Attached files
file | filename |
---|---|
S-1/A - Green Power Enterprises, Inc. | v211812_rr-s1a.htm |
EX-4.4 - Green Power Enterprises, Inc. | v211812_ex4-4.htm |
EX-5.2 - Green Power Enterprises, Inc. | v211812_ex5-2.htm |
EX-99.2 - Green Power Enterprises, Inc. | v211812_ex99-2.htm |
EX-23.1 - Green Power Enterprises, Inc. | v211812_ex23-1.htm |
EX-10.1 - Green Power Enterprises, Inc. | v211812_ex10-1.htm |
EX-10.7 - Green Power Enterprises, Inc. | v211812_ex10-7.htm |
EX-10.8 - Green Power Enterprises, Inc. | v211812_ex10-8.htm |
EX-10.4 - Green Power Enterprises, Inc. | v211812_ex10-4.htm |
EX-10.18 - Green Power Enterprises, Inc. | v211812_ex10-18.htm |
EX-10.16 - Green Power Enterprises, Inc. | v211812_ex10-16.htm |
EX-10.11 - Green Power Enterprises, Inc. | v211812_ex10-11.htm |
EX-10.10 - Green Power Enterprises, Inc. | v211812_ex10-10.htm |
EX-10.15 - Green Power Enterprises, Inc. | v211812_ex10-15.htm |
Adopted:
______________, 2011
AUDIT
COMMITTEE CHARTER
OF
GREEN
POWER ENTERPRISES, INC.
Purpose
The Audit
Committee is appointed by the Board of Directors (“Board”) of Green Power
Enterprises, Inc. (“Company”) to assist the Board in monitoring (1) the
integrity of the annual, quarterly and other financial statements of the
Company, (2) the independent auditor’s qualifications and independence, (3) the
performance of the Company’s independent auditor and (4) the compliance by the
Company with legal and regulatory requirements.
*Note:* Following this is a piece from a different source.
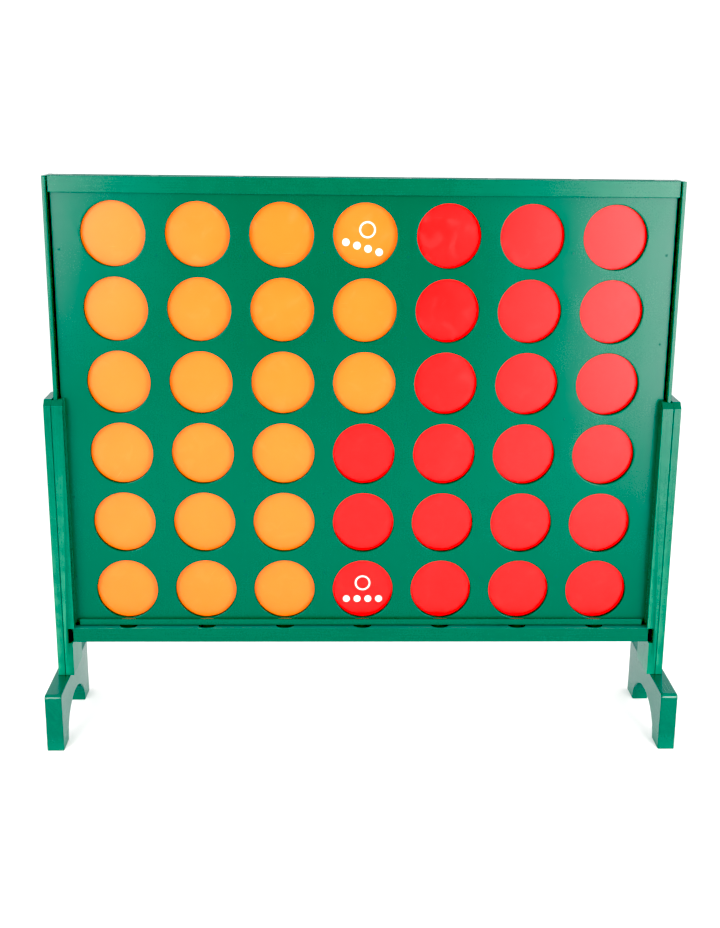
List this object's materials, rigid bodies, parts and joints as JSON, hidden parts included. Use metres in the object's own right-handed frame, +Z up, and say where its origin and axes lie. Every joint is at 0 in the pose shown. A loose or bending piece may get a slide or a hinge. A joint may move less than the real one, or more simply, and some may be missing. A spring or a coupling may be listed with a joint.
{
  "type": "giant four in a row",
  "caption": "Upright wooden game board with round windows, held in grooved posts on arched feet, with a pull-out release plank and loose playing discs in its columns.",
  "frame": {"origin": "on the ground, in the middle of the footprint of the two feet", "axes": "+X runs along the board to the right as a player sees it, +Y points away from that player, through the board, +Z up"},
  "size_m": [1.2, 0.298, 1.056],
  "materials": {
    "green_paint": "smooth satin green paint over planed softwood and plywood, faint grain on the posts and feet",
    "orange_disc": "gloss orange, edges rounded",
    "red_disc": "gloss red, edges rounded"
  },
  "bodies": {
    "stand": {"left_post": "green_paint", "right_post": "green_paint", "left_foot": "green_paint", "right_foot": "green_paint"},
    "board": {"front_panel": "green_paint", "back_panel": "green_paint", "front_top_strip": "green_paint", "back_top_strip": "green_paint", "left_side_rail": "green_paint", "right_side_rail": "green_paint", "column_divider_1": "green_paint", "column_divider_2": "green_paint", "column_divider_3": "green_paint", "column_divider_4": "green_paint", "column_divider_5": "green_paint", "column_divider_6": "green_paint"},
    "release_plank": {"release_plank": "green_paint"},
    "disc_c1_r1": {"disc_c1_r1": "orange_disc"},
    "disc_c1_r2": {"disc_c1_r2": "orange_disc"},
    "disc_c1_r3": {"disc_c1_r3": "orange_disc"},
    "disc_c1_r4": {"disc_c1_r4": "orange_disc"},
    "disc_c1_r5": {"disc_c1_r5": "orange_disc"},
    "disc_c1_r6": {"disc_c1_r6": "orange_disc"},
    "disc_c2_r1": {"disc_c2_r1": "orange_disc"},
    "disc_c2_r2": {"disc_c2_r2": "orange_disc"},
    "disc_c2_r3": {"disc_c2_r3": "orange_disc"},
    "disc_c2_r4": {"disc_c2_r4": "orange_disc"},
    "disc_c2_r5": {"disc_c2_r5": "orange_disc"},
    "disc_c2_r6": {"disc_c2_r6": "orange_disc"},
    "disc_c3_r1": {"disc_c3_r1": "orange_disc"},
    "disc_c3_r2": {"disc_c3_r2": "orange_disc"},
    "disc_c3_r3": {"disc_c3_r3": "orange_disc"},
    "disc_c3_r4": {"disc_c3_r4": "orange_disc"},
    "disc_c3_r5": {"disc_c3_r5": "orange_disc"},
    "disc_c3_r6": {"disc_c3_r6": "orange_disc"},
    "disc_c4_r1": {"disc_c4_r1": "red_disc"},
    "disc_c4_r2": {"disc_c4_r2": "red_disc"},
    "disc_c4_r3": {"disc_c4_r3": "red_disc"},
    "disc_c4_r4": {"disc_c4_r4": "orange_disc"},
    "disc_c4_r5": {"disc_c4_r5": "orange_disc"},
    "disc_c4_r6": {"disc_c4_r6": "orange_disc"},
    "disc_c5_r1": {"disc_c5_r1": "red_disc"},
    "disc_c5_r2": {"disc_c5_r2": "red_disc"},
    "disc_c5_r3": {"disc_c5_r3": "red_disc"},
    "disc_c5_r4": {"disc_c5_r4": "red_disc"},
    "disc_c5_r5": {"disc_c5_r5": "red_disc"},
    "disc_c5_r6": {"disc_c5_r6": "red_disc"},
    "disc_c6_r1": {"disc_c6_r1": "red_disc"},
    "disc_c6_r2": {"disc_c6_r2": "red_disc"},
    "disc_c6_r3": {"disc_c6_r3": "red_disc"},
    "disc_c6_r4": {"disc_c6_r4": "red_disc"},
    "disc_c6_r5": {"disc_c6_r5": "red_disc"},
    "disc_c6_r6": {"disc_c6_r6": "red_disc"},
    "disc_c7_r1": {"disc_c7_r1": "red_disc"},
    "disc_c7_r2": {"disc_c7_r2": "red_disc"},
    "disc_c7_r3": {"disc_c7_r3": "red_disc"},
    "disc_c7_r4": {"disc_c7_r4": "red_disc"},
    "disc_c7_r5": {"disc_c7_r5": "red_disc"},
    "disc_c7_r6": {"disc_c7_r6": "red_disc"}
  },
  "joints": [
    {"name": "board_lift", "type": "slide", "parent": "stand", "child": "board", "axis": [0, 0, 1], "range_m": [0, 0.4]},
    {"name": "plank_pull", "type": "slide", "parent": "stand", "child": "release_plank", "axis": [0, -1, 0], "range_m": [0, 0.06]},
    {"name": "disc_c1_r1_rise", "type": "slide", "parent": "stand", "child": "disc_c1_r1", "axis": [0, 0, 1], "range_m": [0, 0.175]},
    {"name": "disc_c1_r2_rise", "type": "slide", "parent": "disc_c1_r1", "child": "disc_c1_r2", "axis": [0, 0, 1], "range_m": [0, 0.175]},
    {"name": "disc_c1_r3_rise", "type": "slide", "parent": "disc_c1_r2", "child": "disc_c1_r3", "axis": [0, 0, 1], "range_m": [0, 0.175]},
    {"name": "disc_c1_r4_rise", "type": "slide", "parent": "disc_c1_r3", "child": "disc_c1_r4", "axis": [0, 0, 1], "range_m": [0, 0.175]},
    {"name": "disc_c1_r5_rise", "type": "slide", "parent": "disc_c1_r4", "child": "disc_c1_r5", "axis": [0, 0, 1], "range_m": [0, 0.175]},
    {"name": "disc_c1_r6_rise", "type": "slide", "parent": "disc_c1_r5", "child": "disc_c1_r6", "axis": [0, 0, 1], "range_m": [0, 0.175]},
    {"name": "disc_c2_r1_rise", "type": "slide", "parent": "stand", "child": "disc_c2_r1", "axis": [0, 0, 1], "range_m": [0, 0.175]},
    {"name": "disc_c2_r2_rise", "type": "slide", "parent": "disc_c2_r1", "child": "disc_c2_r2", "axis": [0, 0, 1], "range_m": [0, 0.175]},
    {"name": "disc_c2_r3_rise", "type": "slide", "parent": "disc_c2_r2", "child": "disc_c2_r3", "axis": [0, 0, 1], "range_m": [0, 0.175]},
    {"name": "disc_c2_r4_rise", "type": "slide", "parent": "disc_c2_r3", "child": "disc_c2_r4", "axis": [0, 0, 1], "range_m": [0, 0.175]},
    {"name": "disc_c2_r5_rise", "type": "slide", "parent": "disc_c2_r4", "child": "disc_c2_r5", "axis": [0, 0, 1], "range_m": [0, 0.175]},
    {"name": "disc_c2_r6_rise", "type": "slide", "parent": "disc_c2_r5", "child": "disc_c2_r6", "axis": [0, 0, 1], "range_m": [0, 0.175]},
    {"name": "disc_c3_r1_rise", "type": "slide", "parent": "stand", "child": "disc_c3_r1", "axis": [0, 0, 1], "range_m": [0, 0.175]},
    {"name": "disc_c3_r2_rise", "type": "slide", "parent": "disc_c3_r1", "child": "disc_c3_r2", "axis": [0, 0, 1], "range_m": [0, 0.175]},
    {"name": "disc_c3_r3_rise", "type": "slide", "parent": "disc_c3_r2", "child": "disc_c3_r3", "axis": [0, 0, 1], "range_m": [0, 0.175]},
    {"name": "disc_c3_r4_rise", "type": "slide", "parent": "disc_c3_r3", "child": "disc_c3_r4", "axis": [0, 0, 1], "range_m": [0, 0.175]},
    {"name": "disc_c3_r5_rise", "type": "slide", "parent": "disc_c3_r4", "child": "disc_c3_r5", "axis": [0, 0, 1], "range_m": [0, 0.175]},
    {"name": "disc_c3_r6_rise", "type": "slide", "parent": "disc_c3_r5", "child": "disc_c3_r6", "axis": [0, 0, 1], "range_m": [0, 0.175]},
    {"name": "disc_c4_r1_rise", "type": "slide", "parent": "stand", "child": "disc_c4_r1", "axis": [0, 0, 1], "range_m": [0, 0.175]},
    {"name": "disc_c4_r2_rise", "type": "slide", "parent": "disc_c4_r1", "child": "disc_c4_r2", "axis": [0, 0, 1], "range_m": [0, 0.175]},
    {"name": "disc_c4_r3_rise", "type": "slide", "parent": "disc_c4_r2", "child": "disc_c4_r3", "axis": [0, 0, 1], "range_m": [0, 0.175]},
    {"name": "disc_c4_r4_rise", "type": "slide", "parent": "disc_c4_r3", "child": "disc_c4_r4", "axis": [0, 0, 1], "range_m": [0, 0.175]},
    {"name": "disc_c4_r5_rise", "type": "slide", "parent": "disc_c4_r4", "child": "disc_c4_r5", "axis": [0, 0, 1], "range_m": [0, 0.175]},
    {"name": "disc_c4_r6_rise", "type": "slide", "parent": "disc_c4_r5", "child": "disc_c4_r6", "axis": [0, 0, 1], "range_m": [0, 0.175]},
    {"name": "disc_c5_r1_rise", "type": "slide", "parent": "stand", "child": "disc_c5_r1", "axis": [0, 0, 1], "range_m": [0, 0.175]},
    {"name": "disc_c5_r2_rise", "type": "slide", "parent": "disc_c5_r1", "child": "disc_c5_r2", "axis": [0, 0, 1], "range_m": [0, 0.175]},
    {"name": "disc_c5_r3_rise", "type": "slide", "parent": "disc_c5_r2", "child": "disc_c5_r3", "axis": [0, 0, 1], "range_m": [0, 0.175]},
    {"name": "disc_c5_r4_rise", "type": "slide", "parent": "disc_c5_r3", "child": "disc_c5_r4", "axis": [0, 0, 1], "range_m": [0, 0.175]},
    {"name": "disc_c5_r5_rise", "type": "slide", "parent": "disc_c5_r4", "child": "disc_c5_r5", "axis": [0, 0, 1], "range_m": [0, 0.175]},
    {"name": "disc_c5_r6_rise", "type": "slide", "parent": "disc_c5_r5", "child": "disc_c5_r6", "axis": [0, 0, 1], "range_m": [0, 0.175]},
    {"name": "disc_c6_r1_rise", "type": "slide", "parent": "stand", "child": "disc_c6_r1", "axis": [0, 0, 1], "range_m": [0, 0.175]},
    {"name": "disc_c6_r2_rise", "type": "slide", "parent": "disc_c6_r1", "child": "disc_c6_r2", "axis": [0, 0, 1], "range_m": [0, 0.175]},
    {"name": "disc_c6_r3_rise", "type": "slide", "parent": "disc_c6_r2", "child": "disc_c6_r3", "axis": [0, 0, 1], "range_m": [0, 0.175]},
    {"name": "disc_c6_r4_rise", "type": "slide", "parent": "disc_c6_r3", "child": "disc_c6_r4", "axis": [0, 0, 1], "range_m": [0, 0.175]},
    {"name": "disc_c6_r5_rise", "type": "slide", "parent": "disc_c6_r4", "child": "disc_c6_r5", "axis": [0, 0, 1], "range_m": [0, 0.175]},
    {"name": "disc_c6_r6_rise", "type": "slide", "parent": "disc_c6_r5", "child": "disc_c6_r6", "axis": [0, 0, 1], "range_m": [0, 0.175]},
    {"name": "disc_c7_r1_rise", "type": "slide", "parent": "stand", "child": "disc_c7_r1", "axis": [0, 0, 1], "range_m": [0, 0.175]},
    {"name": "disc_c7_r2_rise", "type": "slide", "parent": "disc_c7_r1", "child": "disc_c7_r2", "axis": [0, 0, 1], "range_m": [0, 0.175]},
    {"name": "disc_c7_r3_rise", "type": "slide", "parent": "disc_c7_r2", "child": "disc_c7_r3", "axis": [0, 0, 1], "range_m": [0, 0.175]},
    {"name": "disc_c7_r4_rise", "type": "slide", "parent": "disc_c7_r3", "child": "disc_c7_r4", "axis": [0, 0, 1], "range_m": [0, 0.175]},
    {"name": "disc_c7_r5_rise", "type": "slide", "parent": "disc_c7_r4", "child": "disc_c7_r5", "axis": [0, 0, 1], "range_m": [0, 0.175]},
    {"name": "disc_c7_r6_rise", "type": "slide", "parent": "disc_c7_r5", "child": "disc_c7_r6", "axis": [0, 0, 1], "range_m": [0, 0.175]}
  ]
}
The Audit Committee
also shall review and approve all related-party transactions.
The Audit
Committee shall prepare the report required by the rules of the Securities and
Exchange Commission (“Commission”) to be included in the Company’s annual proxy
statement.
Committee
Membership
The Audit
Committee shall consist of no fewer than three members, absent a temporary
vacancy. The Audit Committee shall meet the “Independent Directors
and Audit Committee” requirements of the NYSE Amex and the independence and
experience requirements of Section 10A(m)(3) of the Securities Exchange Act of
1934 (“Exchange Act”) and the rules and regulations of the
Commission.
The
members of the Audit Committee shall be appointed by the Board. Audit
Committee members may be replaced by the Board. There shall be a Chairman of the
Audit Committee which shall also be appointed by the Board. The Chairman of the
Audit Committee shall be a member of the Audit Committee and, if present, shall
preside at each meeting of the Audit Committee. He shall advise and
counsel with the executives of the Company, and shall perform such other duties
as may from time to time be assigned to him by the Audit Committee or the Board
of Directors.
Meetings
The Audit
Committee shall meet as often as it determines, but not less frequently than
quarterly. The Audit Committee shall meet periodically with
management and the independent auditor in separate executive
sessions. The Audit Committee may request any officer or employee of
the Company or the Company’s outside counsel or independent auditor to attend a
meeting of the Audit Committee or to meet with any members of, or consultants
to, the Audit Committee.
Committee
Authority and Responsibilities
The Audit
Committee shall have the sole authority to appoint or replace the independent
auditor. The Audit Committee shall be directly responsible for
determining the compensation and oversight of the work of the independent
auditor (including resolution of disagreements between management and the
independent auditor regarding financial reporting) for the purpose of preparing
or issuing an audit report or related work. The independent auditor
shall report directly to the Audit Committee.
The Audit
Committee shall pre-approve all auditing services and permitted non-audit
services to be performed for the Company by its independent auditor, including
the fees and terms thereof (subject to the de minimus exceptions for non-audit
services described in Section 10A(i)(1)(B) of the Exchange Act which are
approved by the Audit Committee prior to the completion of the
audit). The Audit Committee may form and delegate authority to
subcommittees of the Audit Committee consisting of one or more members when
appropriate, including the authority to grant pre-approvals of audit and
permitted non-audit services, provided that decisions of such subcommittee to
grant pre-approvals shall be presented to the full Audit Committee at its next
scheduled meeting.
The Audit
Committee shall have the authority, to the extent it deems necessary or
appropriate, to retain independent legal, accounting or other
advisors. The Company shall provide for appropriate funding, as
determined by the Audit Committee, for payment of compensation to (i) the
independent auditor for the purpose of rendering or issuing an audit report and
(ii) any advisors employed by the Audit Committee.
The Audit
Committee shall make regular reports to the Board. The Audit
Committee shall review and reassess the adequacy of this Charter annually and
recommend any proposed changes to the Board for approval. The Audit
Committee annually shall review the Audit Committee’s own
performance.
The Audit
Committee shall:
Financial Statement and
Disclosure Matters
1.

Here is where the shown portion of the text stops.